(Task objective):
Pull every "This" line out of the data below.

# start of Listed entries

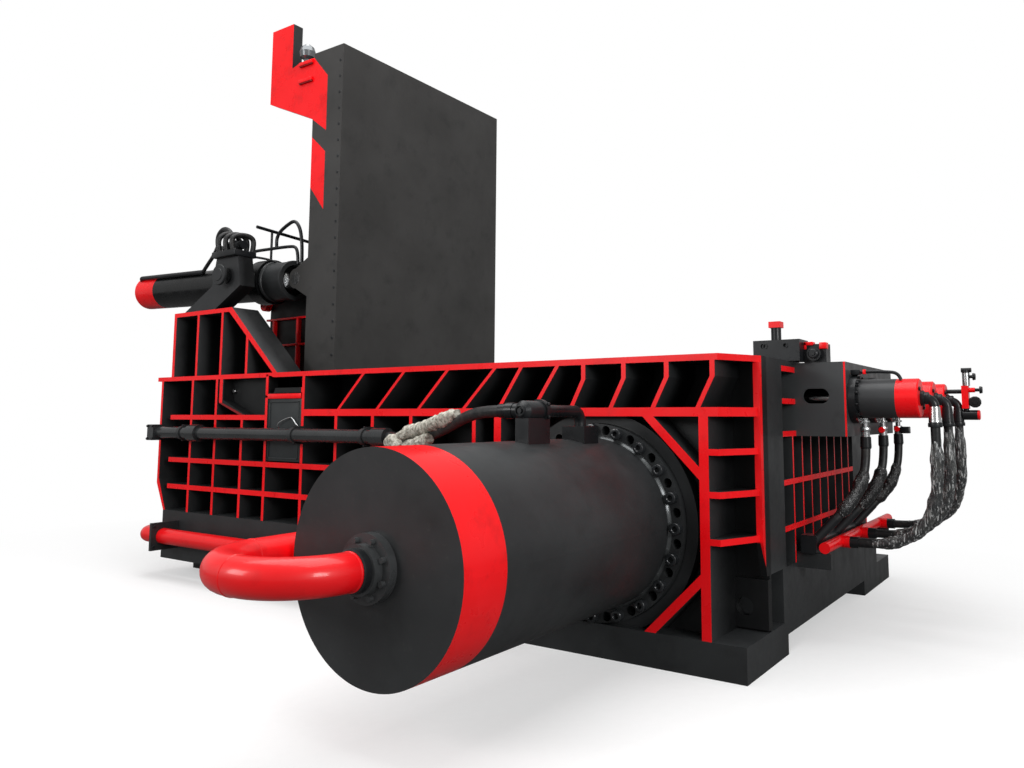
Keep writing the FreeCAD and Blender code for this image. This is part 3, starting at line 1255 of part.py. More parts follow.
def top_valve():
    """Valve on the main barrel, with its pipe that runs on along the barrel to a socket."""
    zero = 0 * d.top_valve_r
    length = d.top_valve_far - d.top_valve_near
    profile = [(zero, zero), (zero, d.top_valve_r * 0.6), (zero + 22, d.top_valve_r),
               (length - 55, d.top_valve_r), (length - 55, d.top_valve_r + 10),
               (length - 25, d.top_valve_r + 10), (length - 25, d.top_valve_r),
               (length, d.top_valve_r), (length, zero)]
    seat_x = (d.top_valve_x - d.top_seat / 2, d.top_valve_x + d.top_seat / 2)
    seat = block(seat_x, (d.top_valve_near + 10, d.top_valve_far),
                 (d.axis_z + d.barrel_r - 60, d.top_valve_z - d.top_valve_r + 15))
    port = bar("X", (0 * d.top_port_r, d.top_valve_x), (d.top_port_y, d.top_valve_z),
               d.top_port_r)
    half = d.top_socket / 2
    socket = block((d.top_valve_x - half, d.top_valve_x + half),
                   (d.top_pipe_drop_y - half, d.top_pipe_drop_y + half),
                   (d.axis_z + d.barrel_r - 60, d.top_socket_z))
    pipe = bent_pipe([(d.top_valve_x, d.top_valve_far, d.top_valve_z),
                      (d.top_valve_x, d.top_pipe_drop_y, d.top_valve_z),
                      (d.top_valve_x, d.top_pipe_drop_y, d.top_socket_z)],
                     d.top_pipe_r, [d.top_pipe_bend])
    valve = turned("Y", profile, (d.top_valve_x, d.top_valve_near, d.top_valve_z))
    body = join([valve, seat, port, pipe, socket])
    barrel = bar("Y", (d.top_valve_near, d.main_flange_y), (0, d.axis_z),
                 d.barrel_r + d.round_gap)
    return node("top_valve", cut(body, [barrel]))


def wall_hose():
    """The hose that hangs from the valve on the main barrel to the wall pipe's elbow."""
    start = V(0, float(d.top_port_y), float(d.top_valve_z))
    end = V(*(float(value) for value in wall_elbow[2]))
    lead = V(*(float(value) for value in wall_elbow[1])) - end
    lead.normalize()
    points = [start, V(-210, -1200, 1530), V(-450, -1085, 1495), V(-680, -935, 1445),
              V(-930, -800, 1390), V(-1190, -672, 1345), end - lead * 170, end]
    return node("wall_hose", bent_pipe([tuple(point) for point in points], d.wall_hose_r))


def deck_valve():
    """Valve chest on the deck with a post on top and a small valve beside it."""
    top = d.deck_z + d.deck_valve_high
    right = d.deck_valve_left + d.deck_valve
    chest = block((d.deck_valve_left, right), (d.deck_valve_near, d.deck_valve_near +
                                               d.deck_valve_deep), (d.deck_z, top))
    middle = d.deck_valve_near + d.deck_post_r + 6
    post = bar("Z", (top, top + d.deck_post), (d.deck_post_x, middle), d.deck_post_r)
    cap = block((d.deck_post_x - d.deck_post_r - 6, d.deck_post_x + d.deck_post_r + 6),
                (middle - d.deck_post_r - 6, middle + d.deck_post_r + 6),
                (top + d.deck_post, top + d.deck_post + d.deck_cap))
    side_y = (housing_near, housing_near + d.side_valve_deep)
    side = block((right, right + d.side_valve), side_y,
                 (d.housing_top, d.housing_top + d.side_valve_high))
    disc = bar("Y", (side_y[0] - 40, side_y[0]),
               (right + d.side_valve / 2, d.housing_top + d.side_disc_r + 10), d.side_disc_r)
    recesses = [bar("Y", (d.deck_valve_near, d.deck_valve_near + d.deck_recess),
                    (d.deck_valve_left + d.deck_valve * share, top - 40), d.deck_recess_r)
                for share in (0.22, 0.7)]
    return node("deck_valve", cut(join([chest, post, cap, side, disc]), recesses))


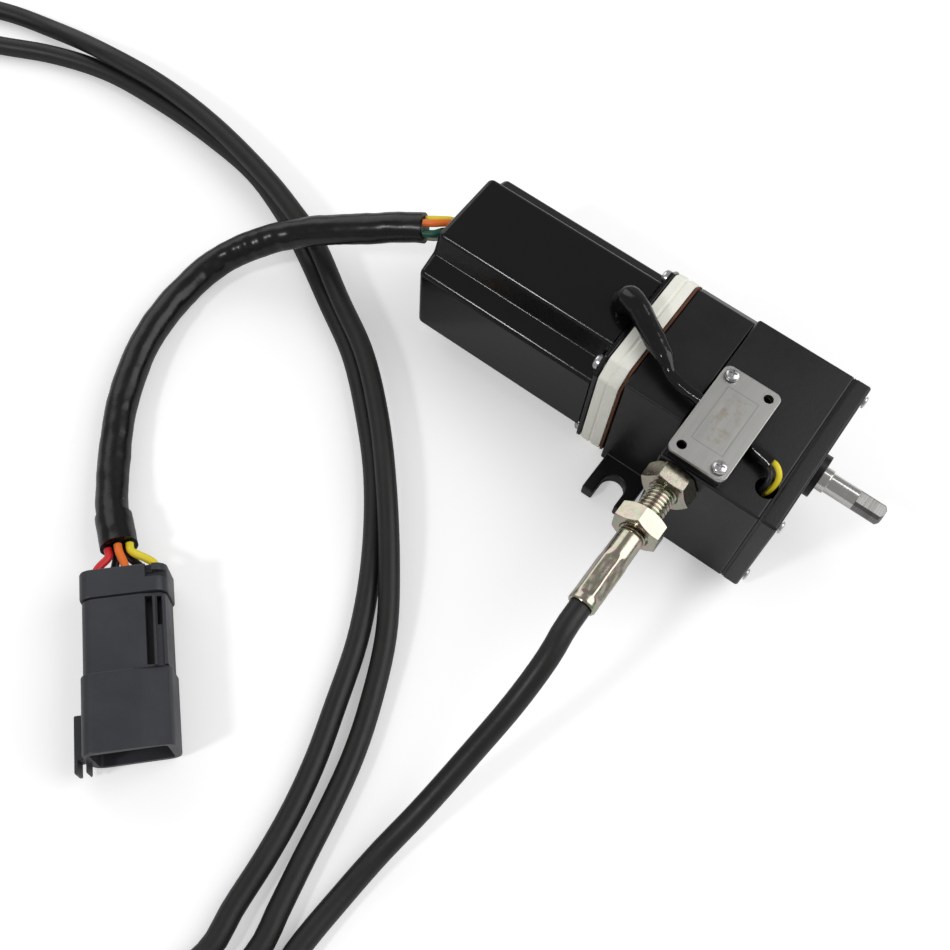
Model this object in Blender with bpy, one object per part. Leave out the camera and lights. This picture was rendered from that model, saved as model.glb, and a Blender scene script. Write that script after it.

# end of Listed entries

(The answer):
Keep writing the FreeCAD and Blender code for this image. This is part 3, starting at line 1255 of part.py. More parts follow.
Model this object in Blender with bpy, one object per part. Leave out the camera and lights. This picture was rendered from that model, saved as model.glb, and a Blender scene script. Write that script after it.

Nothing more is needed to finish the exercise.